= Lucius Fabius Cilo =

Late 2nd/early 3rd century Roman senator, general and consul

Lucius Fabius Cilo, full name Lucius Fabius Cilo Septiminus Catinius Acilianus Lepidus Fulcinianus, was a Roman senator, who was a confidant of Septimius Severus. He held a number of appointments that have been dated to the reigns of Commodus and Severus. He was twice Roman consul: the first time in 193 as a suffect, and the second time as ordinary consul in 204 with Marcus Annius Flavius Libo as his colleague. Cilo is known from numerous inscriptions and appears in the Historia Augusta and the history of Dio Cassius. He married Cilonia Fabia.

== Earlier career ==
Fabius Cilo came from Hispania. Paul M. M. Leunissen writes it is possible he came from Baetica, while Anthony Birley suggests his home town was Iluro. Because the last known member of the republican and Patrician family of the Fabii was Paullus Fabius Persicus who died in the reign of Claudius, it is likely that Cilo was descended from one of the clientes or freedmen of that house. Ronald Syme notes that there are about 300 Fabii known in the Spanish provinces, as well as fifty in Gallia Narbonensis. Details are lacking how and when Cilo came to Rome.

His cursus honorum is known from two inscriptions on statue bases found in Rome. The earliest office Cilo held was in the decemviri stlitibus judicandis, one of the four boards that formed the vigintiviri; membership in one of these four boards was a preliminary and required first step toward a gaining entry into the Roman Senate. Next he received a commission as military tribune with Legio XI Claudia, which was stationed at Durostorum (modern Silistra) in Moesia Inferior, on the southern banks of the Danube. Once he completed his service, Cilo returned to Rome where he was appointed quaestor for the senatorial province of Crete and Cyrenaica and, upon completion of this traditional Republican magistracy, Cilo was enrolled in the Senate. He went on to plebeian tribune, after which he served as legate or assistant to the proconsul of Gallia Narbonensis. Cilo then once again returned to Rome, where he advanced to the urban praetor. Once a senator had completed his duties as praetor, he was eligible to hold a number of important responsibilities.

The first appointment Cilo received after concluding his duties as praetor was as legatus legionis or commander of Legio XVI Flavia Firma, which was stationed in Roman Syria. Leunissen dates his service as falling between 180 and 184. Around 185, he became proconsul of the Roman Province of Gallia Narbonensis. Back in Rome, he was appointed praefectus of the aerarii militaris.

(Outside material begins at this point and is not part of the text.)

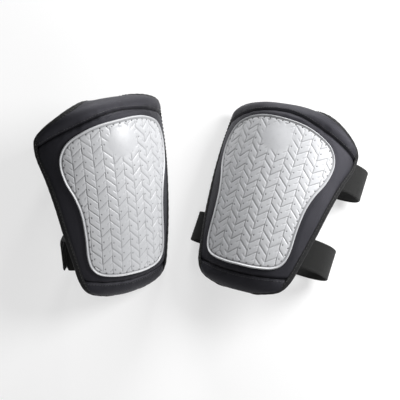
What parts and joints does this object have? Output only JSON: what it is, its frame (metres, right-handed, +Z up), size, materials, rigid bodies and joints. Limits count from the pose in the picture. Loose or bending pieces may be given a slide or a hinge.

His tenure in this civilian post is estimated as running from 187 to 189. Cilo then left this appointment to serve as legatus or governor of Galatia from around 189 until he returned to Rome towards the end of 192 to serve as suffect consul at some point in the following year.

== Partisan of Severus==
Moving from the dry account provided by the honorary inscriptions to the account provided by written histories, we find with the death of Commodus, Fabius Cilo acquired importance as a partisan of Septimius Severus. Anthony Birley lists a number of opportunities for Cilo and Severus to have met and/or continued their friendship. Birley dates Severus' first arrival in Rome to 164 and believes Cilo arrived in the city not long afterwards. While Cilo was in command of his legion in Syria, Severus was legatus legionis of Legio IV Scythica, also stationed in Syria. A third time the two were in near proximity was when Cilo governed Narbonensis and Severus was legatus or governor of the adjacent province of Gallia Lugdunensis. Regardless of the date their friendship began, it can be assumed they were friends by the time Commodus was assassinated.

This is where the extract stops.